March 17, 2005
Draft Technical Specifications for
University of California Digitization Project
File Creation
Scanning: (includes deskewing, cleaning, cropping etc.)
preservation file: 8-bit grayscale, 600 pixels per inch, tif file format
current use file: 8-bit grayscale, 400 pixels per inch, tif file format (or jpeg file format, if cheaper: medium compression level (8 out of ten)?)
Paper-white level: 250-254
sharpening: moderate
OCR without zoning on 400 ppi files: (raw ocr, without any cleanup)
PDF Creation from 400 ppi files
Filenames
The Call Number will be supplied by UC Berkeley with the book and will be used as the prefix to the filename, replacing blanks with underscores. For example, F864 .M34 1970, becomes F864_.M34_1970.
The tiffs of the individual pages will use the call number followed by the page number, left padded with zeros to 4 digits, e.g., 0001.
Examples:
The pdf: F864_.M34_1970.pdf
Individual pages: F864_.M34_1970_0001.tif
F864_.M34_1970_0002.tif
F864_.M34_1970_0003.tif
F864_.M34_1970_0004.tif, etc
Technical Metadata
Assuming that all the images in one book are scanned on the same machine we only need the following technical metadata per book. If all books are scanned on the same machine we only need the following technical metadata for the entire project. If a value is needed that is not listed here, please contact us to get it added.
Tiffs/Images:
Type | Controlled vocabulary, pick one | digital still camera
reflection print scanner transmission scanner |
Brand | Free text | Examples: Phase One, Epson, Nikon |
Model | Free text | Examples: PowerPhase, 836xl, LS-2000 |
Serial Number | Free text | Examples: AK001109, 8204058, 212931 |
Bit Depth | Controlled vocabulary, pick one | 1 (1 bit bitonal)
16,16,16 (TIFF, HDR) 4 (4 bit grayscale) 8 (8 bit grayscale or palletized color) 8,8,8 (RGB) 8,8,8,8 (CMYK) |
Illumination | Controlled vocabulary, pick one | D55 Illuminant
D65 Illuminant D75 Illuminant Daylight Flash Fluorescent Standard Illuminant A Standard Illuminant B Standard Illuminant C Tungsten Lamp |
ColorSpace | Controlled vocabulary, pick one | 0 (Grayscale, White is Zero)

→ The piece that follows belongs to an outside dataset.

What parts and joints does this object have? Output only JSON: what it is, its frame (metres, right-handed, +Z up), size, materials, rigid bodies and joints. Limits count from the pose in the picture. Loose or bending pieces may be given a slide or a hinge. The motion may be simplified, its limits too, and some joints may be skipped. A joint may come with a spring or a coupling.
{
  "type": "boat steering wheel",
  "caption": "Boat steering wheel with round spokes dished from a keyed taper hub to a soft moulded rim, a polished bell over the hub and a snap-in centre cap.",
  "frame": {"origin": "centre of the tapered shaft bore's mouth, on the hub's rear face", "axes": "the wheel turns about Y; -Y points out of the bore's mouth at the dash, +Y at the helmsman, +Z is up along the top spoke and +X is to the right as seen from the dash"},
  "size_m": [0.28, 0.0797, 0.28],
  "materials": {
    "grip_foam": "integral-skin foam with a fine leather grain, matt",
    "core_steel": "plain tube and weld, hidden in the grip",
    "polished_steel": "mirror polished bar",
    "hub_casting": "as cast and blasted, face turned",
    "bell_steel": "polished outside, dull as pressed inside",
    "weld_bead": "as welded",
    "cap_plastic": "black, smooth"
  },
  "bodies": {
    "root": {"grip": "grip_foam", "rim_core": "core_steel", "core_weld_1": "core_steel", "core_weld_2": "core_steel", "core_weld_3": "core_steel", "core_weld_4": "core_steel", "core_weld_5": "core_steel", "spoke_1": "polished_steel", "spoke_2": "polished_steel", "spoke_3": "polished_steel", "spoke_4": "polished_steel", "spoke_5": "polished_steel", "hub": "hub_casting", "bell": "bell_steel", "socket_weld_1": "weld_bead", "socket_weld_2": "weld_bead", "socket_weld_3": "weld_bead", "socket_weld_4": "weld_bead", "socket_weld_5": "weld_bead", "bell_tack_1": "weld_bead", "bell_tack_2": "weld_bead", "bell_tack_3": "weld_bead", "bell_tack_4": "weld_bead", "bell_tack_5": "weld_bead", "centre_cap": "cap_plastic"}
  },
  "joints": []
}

1 (Grayscale, Black is Zero) 2 (RGB) 3 (Palette Color) 4 (Transparency mask) 5 (CMYK) 6 (YCbCr) 8 (CIELab) |
File Format | Controlled vocabulary | tif (standard for master image) |
Compression | Controlled vocabulary, pick one | 1 (Uncompressed)
2 (CCITT 1D) 3 (CCITT Group 3) 4 (CCITT Group 4) 5 (LZW) 6 (JPEG) 7 (PackBits) |
Color Profile | free text | Name of a well-known profile
Example: Adobe RGB, Colormatch RGB |
If a digital camera is used, we also need:
Filter | 0 if none, name of filter if used |
Glass | 0 if none, information on glass if used |
PDFs:
Conversion Software | Free text (conversion software) | Example: Acrobat PDF for Word 5.0 |
Hardware | Hardware Platform used to create PDF | Example: Microsoft Windows 2000 Professional |
OCR Conversion Software | Free text (software used to create OCR) | Example: ABBYfinereader 6.0 |
OCR Hardware | Hardware Platform used to create OCR | Example: Microsoft Windows XP |
Language | Used in document | Example: English |
File Delivery
Files will be delivered to UC Berkeley Digital Publishing Group (DPG) on CD or DVDs (vendor choice). The tiffs should be grouped together on one set of disks and the PDFs will be on another. The technical metadata can be sent as email attachments or on the disks with the PDFs. The vendor will notify DPG when the disks have been sent.
DPG will have 90 days to review the files and contact the vendor about problems.